# Exercise brief
Would you transcribe all of the data exactly, down to the last character?

3D code data:
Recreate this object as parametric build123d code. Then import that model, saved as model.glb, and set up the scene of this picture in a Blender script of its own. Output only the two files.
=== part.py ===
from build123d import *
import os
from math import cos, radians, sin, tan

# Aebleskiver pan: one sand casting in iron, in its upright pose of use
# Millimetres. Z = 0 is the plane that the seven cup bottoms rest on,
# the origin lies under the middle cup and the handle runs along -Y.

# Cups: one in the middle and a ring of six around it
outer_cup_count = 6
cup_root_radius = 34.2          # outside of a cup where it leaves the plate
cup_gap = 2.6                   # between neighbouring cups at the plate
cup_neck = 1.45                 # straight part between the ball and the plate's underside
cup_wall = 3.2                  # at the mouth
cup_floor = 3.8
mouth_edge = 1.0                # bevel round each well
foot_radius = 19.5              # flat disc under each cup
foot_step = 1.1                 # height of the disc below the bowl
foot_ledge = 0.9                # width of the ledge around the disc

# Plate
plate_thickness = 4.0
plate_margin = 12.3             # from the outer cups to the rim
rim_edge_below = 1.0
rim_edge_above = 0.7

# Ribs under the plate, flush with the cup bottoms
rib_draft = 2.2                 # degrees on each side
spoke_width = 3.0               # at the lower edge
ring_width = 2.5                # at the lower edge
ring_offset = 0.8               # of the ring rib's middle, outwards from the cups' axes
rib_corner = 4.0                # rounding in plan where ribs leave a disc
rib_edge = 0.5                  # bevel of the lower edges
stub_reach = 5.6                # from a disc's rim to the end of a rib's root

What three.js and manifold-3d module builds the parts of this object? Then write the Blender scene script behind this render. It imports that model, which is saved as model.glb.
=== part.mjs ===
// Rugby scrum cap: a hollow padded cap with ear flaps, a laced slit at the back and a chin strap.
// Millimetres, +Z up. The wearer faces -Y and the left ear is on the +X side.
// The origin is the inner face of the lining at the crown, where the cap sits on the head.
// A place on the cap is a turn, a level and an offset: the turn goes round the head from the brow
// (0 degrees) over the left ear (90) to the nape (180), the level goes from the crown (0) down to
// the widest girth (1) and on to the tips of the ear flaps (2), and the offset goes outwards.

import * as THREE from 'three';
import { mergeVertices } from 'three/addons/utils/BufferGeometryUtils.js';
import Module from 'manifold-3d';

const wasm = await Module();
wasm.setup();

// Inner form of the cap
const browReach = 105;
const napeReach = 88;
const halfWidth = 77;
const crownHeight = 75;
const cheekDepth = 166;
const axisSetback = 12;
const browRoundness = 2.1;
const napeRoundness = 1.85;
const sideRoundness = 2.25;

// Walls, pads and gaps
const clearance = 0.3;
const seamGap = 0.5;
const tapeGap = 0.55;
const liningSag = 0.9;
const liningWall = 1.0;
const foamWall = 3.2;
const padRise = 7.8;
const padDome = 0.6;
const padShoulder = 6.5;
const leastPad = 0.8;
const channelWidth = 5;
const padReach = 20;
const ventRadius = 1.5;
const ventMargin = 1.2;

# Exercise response
Recreate this object as parametric build123d code. Then import that model, saved as model.glb, and set up the scene of this picture in a Blender script of its own. Output only the two files.
=== part.py ===
from build123d import *
import os
from math import cos, radians, sin, tan

# Aebleskiver pan: one sand casting in iron, in its upright pose of use
# Millimetres. Z = 0 is the plane that the seven cup bottoms rest on,
# the origin lies under the middle cup and the handle runs along -Y.

# Cups: one in the middle and a ring of six around it
outer_cup_count = 6
cup_root_radius = 34.2          # outside of a cup where it leaves the plate
cup_gap = 2.6                   # between neighbouring cups at the plate
cup_neck = 1.45                 # straight part between the ball and the plate's underside
cup_wall = 3.2                  # at the mouth
cup_floor = 3.8
mouth_edge = 1.0                # bevel round each well
foot_radius = 19.5              # flat disc under each cup
foot_step = 1.1                 # height of the disc below the bowl
foot_ledge = 0.9                # width of the ledge around the disc

# Plate
plate_thickness = 4.0
plate_margin = 12.3             # from the outer cups to the rim
rim_edge_below = 1.0
rim_edge_above = 0.7

# Ribs under the plate, flush with the cup bottoms
rib_draft = 2.2                 # degrees on each side
spoke_width = 3.0               # at the lower edge
ring_width = 2.5                # at the lower edge
ring_offset = 0.8               # of the ring rib's middle, outwards from the cups' axes
rib_corner = 4.0                # rounding in plan where ribs leave a disc
rib_edge = 0.5                  # bevel of the lower edges
stub_reach = 5.6                # from a disc's rim to the end of a rib's root

What three.js and manifold-3d module builds the parts of this object? Then write the Blender scene script behind this render. It imports that model, which is saved as model.glb.
=== part.mjs ===
// Rugby scrum cap: a hollow padded cap with ear flaps, a laced slit at the back and a chin strap.
// Millimetres, +Z up. The wearer faces -Y and the left ear is on the +X side.
// The origin is the inner face of the lining at the crown, where the cap sits on the head.
// A place on the cap is a turn, a level and an offset: the turn goes round the head from the brow
// (0 degrees) over the left ear (90) to the nape (180), the level goes from the crown (0) down to
// the widest girth (1) and on to the tips of the ear flaps (2), and the offset goes outwards.

import * as THREE from 'three';
import { mergeVertices } from 'three/addons/utils/BufferGeometryUtils.js';
import Module from 'manifold-3d';

const wasm = await Module();
wasm.setup();

// Inner form of the cap
const browReach = 105;
const napeReach = 88;
const halfWidth = 77;
const crownHeight = 75;
const cheekDepth = 166;
const axisSetback = 12;
const browRoundness = 2.1;
const napeRoundness = 1.85;
const sideRoundness = 2.25;

// Walls, pads and gaps
const clearance = 0.3;
const seamGap = 0.5;
const tapeGap = 0.55;
const liningSag = 0.9;
const liningWall = 1.0;
const foamWall = 3.2;
const padRise = 7.8;
const padDome = 0.6;
const padShoulder = 6.5;
const leastPad = 0.8;
const channelWidth = 5;
const padReach = 20;
const ventRadius = 1.5;
const ventMargin = 1.2;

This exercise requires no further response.